- _Aim of the task_: Select every line holding the word "Write" and copy it.

- _Material supplied_:
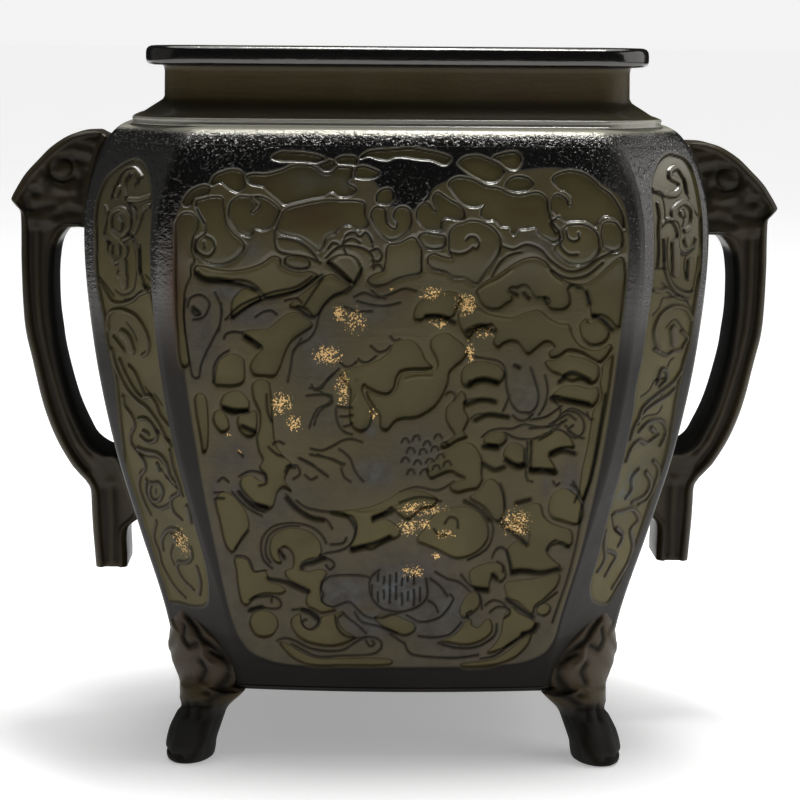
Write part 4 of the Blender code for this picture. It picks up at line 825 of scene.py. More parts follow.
# Knobs: place across and up, radius, and hundredths of its full height.
knobs = [
    [17, 1218, 33, 100], [-56, 1177, 10, 60], [258, 1000, 18, 70], [236, 1002, 10, 80], [264, 1003, 10,
     80], [283, 979, 9, 80], [305, 979, 10, 80], [-94, 1122, 10, 80], [-66, 1116, 10, 80], [-43, 1077,
     10, 80], [-43, 1048, 10, 80], [111, 784, 10, 80], [-413, 966, 12, 40], [17, 1216, 31, 62], [-121,
     1117, 7, 90], [-98, 1125, 7, 90], [-75, 1120, 7, 90], [-56, 1110, 7, 90], [-42, 1078, 7, 90],
]
# Painted patches: place across and up, half width, half height, and strength in the middle.
gilding = [
    [-120, 957, 13, 15, 1.0], [-87, 940, 26, 30, 0.7], [-143, 868, 29, 20, 1.0], [-111, 801, 14, 35,
     1.0], [71, 997, 25, 14, 1.0], [140, 975, 22, 24, 1.0], [85, 936, 18, 12, 0.9], [149, 876, 9, 24,
     1.0], [175, 916, 29, 14, 0.6], [-238, 768, 22, 25, 1.0], [-210, 724, 17, 17, 0.9], [58, 543, 48,
     13, 0.9], [28, 505, 22, 17, 1.0], [61, 510, 14, 14, 0.8], [104, 487, 24, 11, 0.8], [85, 442, 8, 8,
     1.0], [252, 513, 30, 27, 1.0], [34, 408, 26, 15, 0.8], [50, 406, 10, 12, 0.9], [246, 546, 12, 11,
     0.6], [-13, 1006, 6, 5, 0.8], [-47, 745, 8, 12, 0.9], [-345, 700, 6, 7, 0.7], [-326, 661, 8, 8,
     0.5], [-393, 664, 4, 8, 0.5],
]
bloomed = [
    [-165, 880, 58, 104, 0.55], [-56, 964, 61, 43, 0.5], [-398, 901, 37, 80, 0.5], [-153, 732, 46, 40,
     0.4], [-229, 571, 92, 51, 0.35], [361, 589, 20, 66, 0.5], [-312, 580, 34, 20, 0.4], [48, 301, 66,
     40, 0.5], [-342, 645, 61, 40, 0.35], [-198, 474, 61, 40, 0.25], [234, 691, 40, 40, 0.3], [290,
     1095, 40, 32, 0.4], [-175, 1227, 66, 40, 0.55], [-301, 1083, 22, 24, 0.55], [-354, 997, 40, 17,
     0.7], [-288, 943, 58, 35, 0.5], [-42, 619, 49, 37, 0.8], [44, 660, 66, 71, 0.5], [-53, 712, 18,
     20, 0.6], [-102, 358, 53, 37, 0.85], [7, 367, 61, 49, 1.1], [116, 324, 51, 61, 0.6], [-51, 292,
     61, 32, 0.7], [263, 792, 40, 66, 0.5], [-110, 1227, 20, 30, 0.6], [-271, 511, 20, 15, 0.5], [247,
     852, 35, 17, 0.4], [80, 1117, 25, 20, 0.5], [311, 595, 12, 30, 0.5], [-375, 588, 14, 32, 0.4],
     [-72, 295, 40, 25, 0.4], [-202, 996, 26, 15, 0.3], [274, 1113, 25, 25, 0.35],
]
# Where the pits and their pale painted sparkle are strongest.
pit_and_sparkle_patches = [
    [-349, 1290, 125, 49, 1.0], [-457, 1203, 51, 102, 0.6], [50, 1320, 281, 16, 0.7], [429, 1252, 97,
     84, 0.5], [493, 1108, 24, 184, 0.9], [-449, 1081, 7, 102, 0.5],
]
reddened = [
    [-453, 1039, 20, 133, 0.8], [-172, 1150, 63, 29, 0.8], [259, 1165, 40, 17, 0.45], [-279, 1219, 46,
     14, 0.35], [9, 999, 35, 15, 0.4], [173, 1084, 35, 22, 0.2],
]
# Painted shade: a patch of the right border made darker and less glossy.
painted_shade_patches = [[495, 1180, 50, 190, 0.85]]

# A knob is a ball left standing in its cell, and one larger than this is a black boss.
BOSS = 24
front = Sheet(face=0, rows=489, columns=385, span=PAST_ARRIS)
front.sink(cells)
front.widen(more=0.15, ribbon=0.5)
front.stand(islands)
front.frame_panel(outline)
for x, z, radius, share in knobs:
    away = np.hypot(front.across - x / 10, front.height[:, None] - z / 10) * 10 / radius
    ball = np.sqrt(np.clip(1 - away ** 2, 0.0, 1.0)) * share / 100
    front.level = np.where(away < 1, np.minimum(front.level, 1.0 - 2.2 * ball), front.level)
    if radius > BOSS:
        front.paint["inside"] *= smooth(away, 0.9, 1.2)
front.paint["etch"] = np.maximum(front.stroke(cuts, width=0.24, height=-0.26),
                                 front.stroke(notches, width=0.46, height=-0.55))
front.stroke(beads, width=0.26, height=0.16)
front.paint["gilt"] = front.patch(gilding)
front.paint["bloom"] = front.patch(bloomed)
front.paint["rust"] = front.patch(reddened)
skin, normals, under = carved(front)
# Pits and pale painted sparkle by the patches.
front.paint["pitted"] *= 0.3 + front.patch(pit_and_sparkle_patches)
# Painted shade on the right border.
front.paint["black"] *= 1 - front.patch(painted_shade_patches)
half = skin.shape[1] // 2
for name, part in (("wall_front_left", slice(0, half + 1)), ("wall_front_right", slice(half, None))):
    paint = {key: value[:, part] for key, value in front.paint.items()}
    slab(name, skin[:, part], normals[:, part], under[:, part], paint)

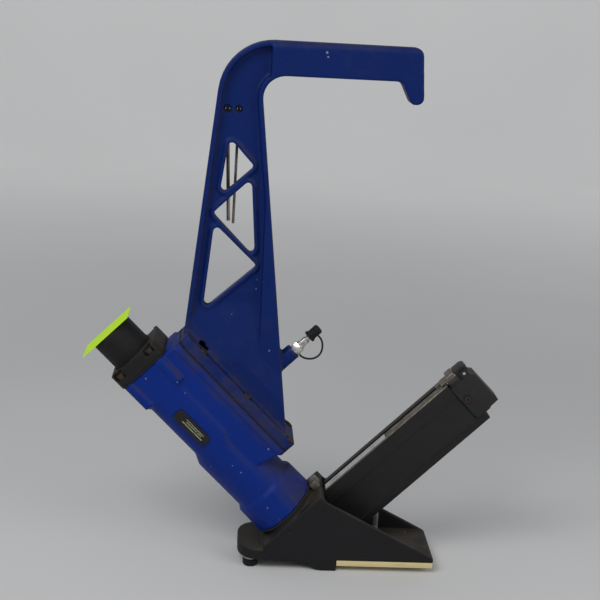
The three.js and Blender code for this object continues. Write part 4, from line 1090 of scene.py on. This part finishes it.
# %% Floor and light
def backdrop():
    clear()
    bpy.ops.mesh.primitive_plane_add(size=1, location=(0, 0, 0))
    sheet = named("paper_floor")
    sheet.scale = (14, 8, 1)
    sheet.location = (0, -0.8, -0.0002)
    freeze(sheet)
    return sheet


SHEET_BACK, SWEEP_STEPS, SWEEP_RADIUS, WALL_HEIGHT = 3, 14, 0.80, 3.4
floor = backdrop()
edit(floor)
choose_edges(floor, lambda a, b: min(a.y, b.y) > SHEET_BACK)
for k in range(SWEEP_STEPS):
    angle = (k + 0.5) / SWEEP_STEPS * math.pi / 2
    step = SWEEP_RADIUS * math.pi / 2 / SWEEP_STEPS
    bpy.ops.mesh.extrude_region_move(
        TRANSFORM_OT_translate={"value": (0, step * math.cos(angle), step * math.sin(angle))},
    )
bpy.ops.mesh.extrude_region_move(TRANSFORM_OT_translate={"value": (0, 0, WALL_HEIGHT)})
done()
smooth(floor, 60)
paper = Finish("studio paper", Roughness=0.9, Emission_Strength=1.0)
paper.colour(paper.mix(paper.noise(2.0, 2.0), (0.60, 0.60, 0.595), (0.66, 0.66, 0.655)))
aside, away, _ = paper.split("Object")
glow_share = paper.ramp((aside * aside + away * away).power(0.5), 0.6, 3.4)
paper.feed(paper.shader.inputs["Emission Color"], paper.mix(glow_share, (0, 0, 0), (0.21, 0.21, 0.21)))
paper.on(floor)


def lamp(name, place, aim, size, power):
    data = bpy.data.lights.new(name, "AREA")
    data.shape = "RECTANGLE"
    data.size, data.size_y = size
    data.energy = power
    holder = bpy.data.objects.new(name, data)
    bpy.context.scene.collection.objects.link(holder)
    holder.location = place
    holder.rotation_euler = (Vector(aim) - Vector(place)).to_track_quat("-Z", "Y").to_euler()


lamp("key_lamp", (-0.9, -1.3, 1.9), (0, 0, 0.3), (1.4, 1.0), 27)
lamp("fill_lamp", (1.6, -1.2, 1.1), (0, 0, 0.25), (1.2, 1.2), 10)
world = bpy.data.worlds.new("studio air")
world.use_nodes = True
world.node_tree.nodes["Background"].inputs["Color"].default_value = (0.93, 0.95, 1.0, 1)
world.node_tree.nodes["Background"].inputs["Strength"].default_value = 0.30
bpy.context.scene.world = world
bpy.context.scene.view_settings.view_transform = "Standard"

# %% Finish
clear()
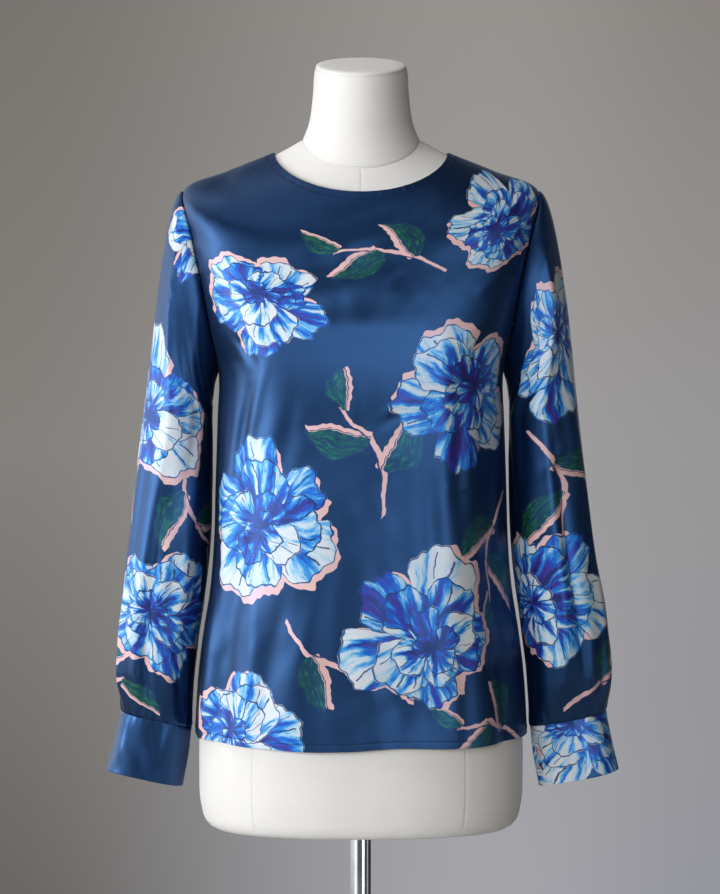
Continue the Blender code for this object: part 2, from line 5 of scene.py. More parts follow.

- _Problem solution_:
Write part 4 of the Blender code for this picture. It picks up at line 825 of scene.py. More parts follow.
The three.js and Blender code for this object continues. Write part 4, from line 1090 of scene.py on. This part finishes it.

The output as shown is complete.